Hitting Long Directed Cycles is Fixed-Parameter Tractable

In the Directed Long Cycle Hitting Set} problem we are given a directed graph $G$, and the task is to find a set $S$ of at most $k$ vertices/arcs such that $G-S$ has no cycle of length longer than $\ell$. We show that the problem can be solved in time $2^{\mathcal O(\ell k^3\log k + k^5\log k\log\ell)}\cdot n^{\mathcal O(1)}$, that is, it is fixed-parameter tractable (FPT) parameterized by $k$ and $\ell$. This algorithm can be seen as a far-reaching generalization of the fixed-parameter tractability of {\sc Mixed Graph Feedback Vertex Set} [Bonsma and Lokshtanov WADS 2011], which is already a common generalization of the fixed-parameter tractability of (undirected) {\sc Feedback Vertex Set} and the {\sc Directed Feedback Vertex Set} problems, two classic results in parameterized algorithms.
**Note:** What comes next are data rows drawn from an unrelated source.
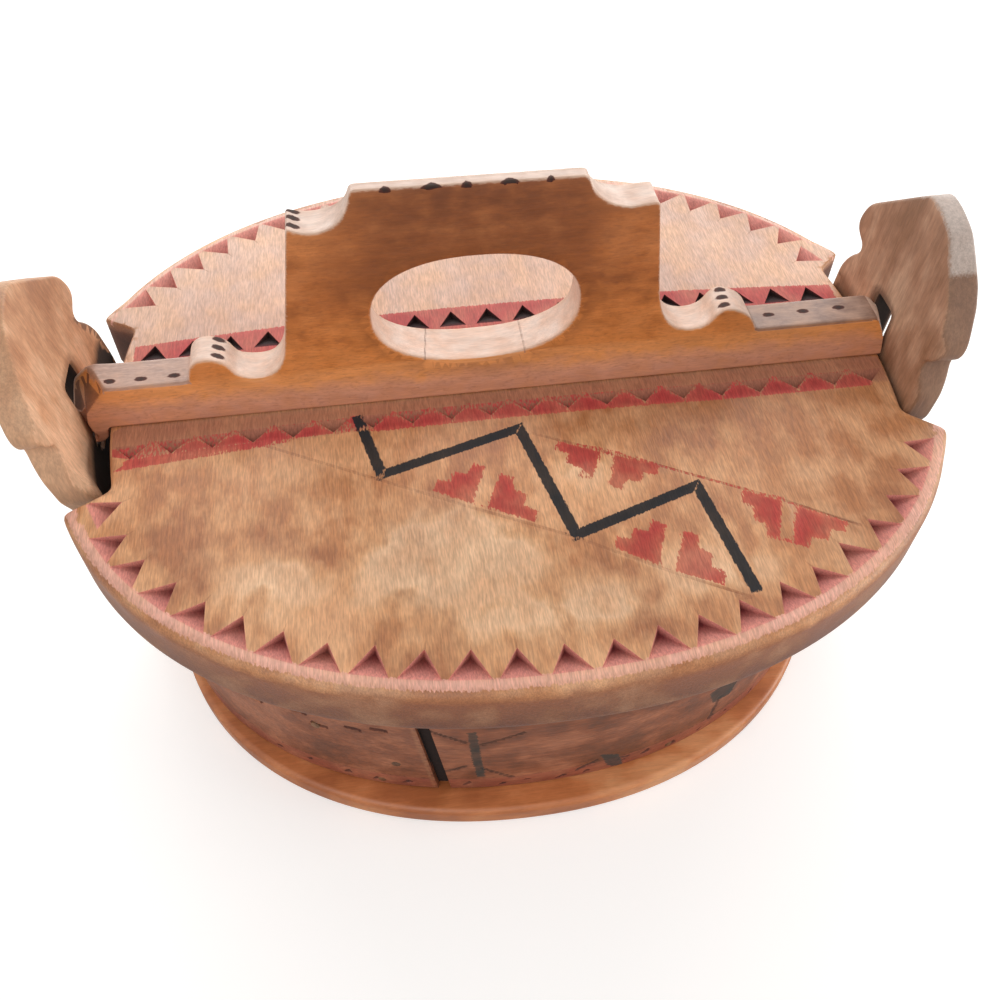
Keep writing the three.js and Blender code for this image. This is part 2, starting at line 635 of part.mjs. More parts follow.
function makeEar(side) {
  const tenonInner = [
    [side * TENON_X[0], EAR_FOOT_Z + 2],
    [side * TENON_X[0], GAP],
    [side * TENON_X[1], GAP],
    [side * TENON_X[1], EAR_FOOT_Z + 2],
  ];
  const kerf = [
    [side * (WEDGE_X - WEDGE_HALF_THICKNESS[0] - GAP), WEDGE_TOP + GAP],
    [side * (WEDGE_X - WEDGE_HALF_THICKNESS[1] - GAP), -1],
    [side * (WEDGE_X + WEDGE_HALF_THICKNESS[1] + GAP), -1],
    [side * (WEDGE_X + WEDGE_HALF_THICKNESS[0] + GAP), WEDGE_TOP + GAP],
  ];
  const shoulderRelief = [
    [side * (TENON_X[1] - 0.2), EAR_FOOT_Z],
    [side * (TENON_X[1] + 4), EAR_FOOT_Z + 1.4],
    [side * (TENON_X[1] + 4), EAR_FOOT_Z - 1],
    [side * (TENON_X[1] - 0.2), EAR_FOOT_Z - 1],
  ];
  const { from, scale } = EAR_LEFT_HEAD;
  const lower = (place) => {
    place[2] = side < 0 && place[2] > from ? from + (place[2] - from) * scale : place[2];
  };
  return toGeometry(
    pushed(earOutline(), 'x', Math.min(side * 90, side * 140), Math.max(side * 90, side * 140), 4)
      .warp(lower)
      .intersect(earSlab(side))
      .subtract(slotSolid(side))
      .subtract(pushed(shoulderRelief, 'y', -40, 40))
      .add(pushed(tenonInner, 'y', -TENON_HALF_WIDTH, TENON_HALF_WIDTH))
      .subtract(pushed(kerf, 'y', -TENON_HALF_WIDTH - 1, TENON_HALF_WIDTH + 1)),
  );
}

function makeWedge(side) {
  const outline = [
    [side * (WEDGE_X - WEDGE_HALF_THICKNESS[0]), WEDGE_TOP],
    [side * (WEDGE_X - WEDGE_HALF_THICKNESS[1]), GAP],
    [side * (WEDGE_X + WEDGE_HALF_THICKNESS[1]), GAP],
    [side * (WEDGE_X + WEDGE_HALF_THICKNESS[0]), WEDGE_TOP],
  ];
  return toGeometry(pushed(outline, 'y', -TENON_HALF_WIDTH, TENON_HALF_WIDTH));
}

function piece(name, geometry, wood) {
  const { color, roughness } = WOODS[wood];
  const mesh = new THREE.Mesh(geometry, new THREE.MeshStandardMaterial({ color, roughness, metalness: 0 }));
  mesh.name = name;
  return mesh;
}

const box = new THREE.Group();
box.add(piece('base_board', makeBase(), 'base'));
box.add(piece('side_wall', makeWall(), 'wall'));
lapSites.forEach((site, i) => {
  box.add(piece(`lap_peg_${i + 1}`, rod(along(site, -WALL_THICKNESS), along(site, 0.2), LAP_PEG_RADIUS), 'peg'));
});
footSites.forEach((site, i) => {
  box.add(piece(`foot_peg_${i + 1}`, rod(along(site, -FOOT_PEG_LENGTH), along(site, 0.1), FOOT_PEG_RADIUS), 'peg'));
});
for (const [side, word] of [[-1, 'left'], [1, 'right']]) {
  box.add(piece(`ear_${word}`, makeEar(side), 'ear'));
  box.add(piece(`ear_wedge_${word}`, makeWedge(side), 'peg'));
}

const lidGroup = new THREE.Group();
lidGroup.position.set(LID_OFFSET_X, 0, LID_TOP);
lidGroup.add(piece('lid_board', makeLid(), 'lid'));
lidGroup.add(piece('handle_rail', makeHandle(), 'handle'));
DOWEL_XS.forEach((x, i) => {
  lidGroup.add(piece(`rail_dowel_${i + 1}`, rod([x, 0, DOWEL_BOTTOM], [x, 0, DOWEL_TOP], DOWEL_RADIUS), 'peg'));
});
box.add(lidGroup);

export default box;
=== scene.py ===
"""Oval tine box of bent and carved wood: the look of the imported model.

Shapes are worked out in millimetres in the box's frame, and go into their meshes in metres. The frame's
origin is the middle of the base board's underside, with +X along the handle, -Y towards the lapped front and
+Z up. The lid and the handle are drawn in the lid's own frame, whose origin is the middle of its top surface.
"""
import logging
import math
from collections.abc import Callable
from dataclasses import dataclass, field, replace
from enum import Enum

import bmesh
import bpy
import numpy as np
from bpy.types import Material, Node, NodeSocket, World
from mathutils import Matrix, Vector
from mathutils.geometry import delaunay_2d_cdt


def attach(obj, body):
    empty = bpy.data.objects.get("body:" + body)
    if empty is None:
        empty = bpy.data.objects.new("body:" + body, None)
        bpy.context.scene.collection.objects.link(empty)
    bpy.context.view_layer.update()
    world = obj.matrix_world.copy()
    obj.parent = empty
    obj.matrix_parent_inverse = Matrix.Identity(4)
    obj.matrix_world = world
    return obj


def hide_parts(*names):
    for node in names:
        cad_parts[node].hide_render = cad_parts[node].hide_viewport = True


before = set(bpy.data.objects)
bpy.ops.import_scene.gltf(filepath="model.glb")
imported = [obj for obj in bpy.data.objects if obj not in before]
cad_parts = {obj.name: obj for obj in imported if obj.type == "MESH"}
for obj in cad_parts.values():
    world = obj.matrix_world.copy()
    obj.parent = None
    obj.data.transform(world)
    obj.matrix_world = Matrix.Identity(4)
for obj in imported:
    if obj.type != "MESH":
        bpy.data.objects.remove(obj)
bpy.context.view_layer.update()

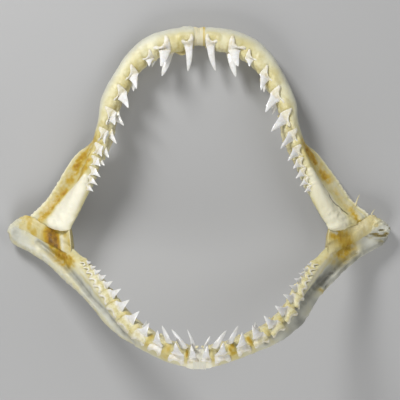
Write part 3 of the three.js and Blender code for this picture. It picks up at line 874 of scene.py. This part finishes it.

The algorithm requires significant insights into the structure of graphs without directed cycles length longer than $\ell$ and can be seen as an exact version of the approximation algorithm following from the Erd{\H{o}}s-P{\'o}sa property for long cycles in directed graphs proved by Kreutzer and Kawarabayashi [STOC 2015].